長寿遺伝子として知られるForkhead box O(FOXO)転写因子は、線虫からヒトまで高度に保存されており、オートファジー・DNA修復・細胞周期停止・細胞死などを調節して細胞の恒常性を維持しています。OAの軟骨細胞では、FOXO転写因子の機能が低下しており、オートファジーを介した酸化ストレスに対する抵抗性が低下する原因であることを明らかにしました。FOXOノックアウトマウスでは、成長軟骨の異常を認め、早期のOA変化を呈します。そのため、軟骨分化過程においてもFOXO転写因子は重要な役割を担っており、その機能解析を行いました。

具体的内容:

TGFβ1シグナルによる軟骨分化において、FOXO転写因子は、SOX9の発現に加え、細胞周期停止を制御し、軟骨分化に必須の転写因子であることを報告しました(Kurakazu et al.

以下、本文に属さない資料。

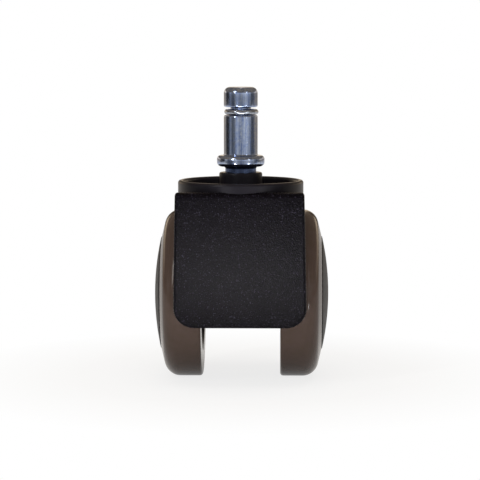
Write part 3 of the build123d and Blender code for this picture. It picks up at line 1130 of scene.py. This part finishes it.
    def build_tent(self) -> None:
        """Makes the tent from bands of level, and plain white for the camera."""
        world = bpy.data.worlds.new("light_tent")
        bpy.context.scene.world = world
        world.use_nodes = True
        tree = world.node_tree
        tree.nodes.clear()
        way = add_node(tree, "ShaderNodeSeparateXYZ", {
            "Vector": add_node(tree, "ShaderNodeTexCoord").outputs["Generated"],
        })
        ahead = add_node(tree, "ShaderNodeMath", {
            0: way.outputs["Y"], 1: -1.0,
        }, operation="MULTIPLY")
        bearing = add_node(tree, "ShaderNodeMath", {
            0: way.outputs["X"], 1: ahead.outputs["Value"],
        }, operation="ARCTAN2")
        rise = add_node(tree, "ShaderNodeMath", {0: way.outputs["Z"]}, operation="ARCSINE")
        wall = self.add_levels(tree, bearing.outputs["Value"], 180, self.walls)
        storey = self.add_levels(tree, rise.outputs["Value"], 90, self.storeys)
        behind = self.add_levels(tree, bearing.outputs["Value"], 180, self.backdrop)
        room = add_node(tree, "ShaderNodeMath", {0: wall, 1: storey}, operation="MULTIPLY")
        above = self.add_levels(tree, rise.outputs["Value"], 90, self.sky)
        lit = add_node(tree, "ShaderNodeMath", {
            0: room.outputs["Value"], 1: above,
        }, operation="MAXIMUM")
        level = add_node(tree, "ShaderNodeMath", {
            0: lit.outputs["Value"], 1: behind,
        }, operation="MAXIMUM")
        aside = add_node(tree, "ShaderNodeMath", {
            0: bearing.outputs["Value"],
        }, operation="ABSOLUTE")
        warmth = add_node(tree, "ShaderNodeMapRange", {
            "Value": aside.outputs["Value"],
            "From Min": math.radians(self.warm_from[0]),
            "From Max": math.radians(self.warm_from[1]),
        })
        higher = add_node(tree, "ShaderNodeMapRange", {
            "Value": rise.outputs["Value"],
            "From Min": math.radians(self.warm_above[0]),
            "From Max": math.radians(self.warm_above[1]),
        })
        either = add_node(tree, "ShaderNodeMath", {
            0: warmth.outputs["Result"], 1: higher.outputs["Result"],
        }, operation="MAXIMUM")
        tint = add_node(tree, "ShaderNodeMix", {
            0: either.outputs["Value"], 6: (1, 1, 1, 1), 7: linear(self.warm),
        }, data_type="RGBA")
        tent = add_node(tree, "ShaderNodeBackground", {
            "Color": tint.outputs[2], "Strength": level.outputs["Value"],
        })
        white = add_node(tree, "ShaderNodeBackground", {"Color": (1, 1, 1, 1), "Strength": 1.0})
        path = add_node(tree, "ShaderNodeLightPath")
        mixed = add_node(tree, "ShaderNodeMixShader", {
            0: path.outputs["Is Camera Ray"],
            1: tent.outputs["Background"], 2: white.outputs["Background"],
        })
        add_node(tree, "ShaderNodeOutputWorld", {"Surface": mixed.outputs["Shader"]})

    def build_camera(self) -> None:
        """Places the camera a little to the right of the castor and above it."""
        data = bpy.data.cameras.new("photo_camera")
        data.lens = self.lens
        data.sensor_width = self.sensor
        data.clip_start = 0.01
        camera = bpy.data.objects.new("photo_camera", data)
        camera.location = Vector(self.camera_at) * MM
        camera.rotation_euler = (math.radians(90 - self.look_down), 0, math.radians(self.turn))
        bpy.context.scene.collection.objects.link(camera)
        bpy.context.scene.camera = camera


def main() -> None:
    """Builds the castor and the studio."""
    logging.basicConfig(level=logging.INFO, format="%(name)s: %(message)s")
    finishes = Finishes.make()
    Stem(finishes).build()
    Housing(finishes).build()
    for side in Side:
        Wheel(finishes, side).build()
    Studio().build()


if __name__ == "__main__":
    main()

Journal of biological chemistry 2019)。マウスATDC5細胞株、マウス肢芽由来間葉系細胞、ヒト間葉系幹細胞を用いて、TGFβ1/SMADシグナルがFOXO1の発現および活性を促進することを明らかにしました。さらに、FOXO転写因子のOA軟骨に関連した新しい知見として、TGFβ1シグナルによるFOXO転写因子の制御とOA軟骨細胞におけるそのメカニズムを報告しました(Kurakazu I et al. Osteoarthritis and Cartilage 2021)。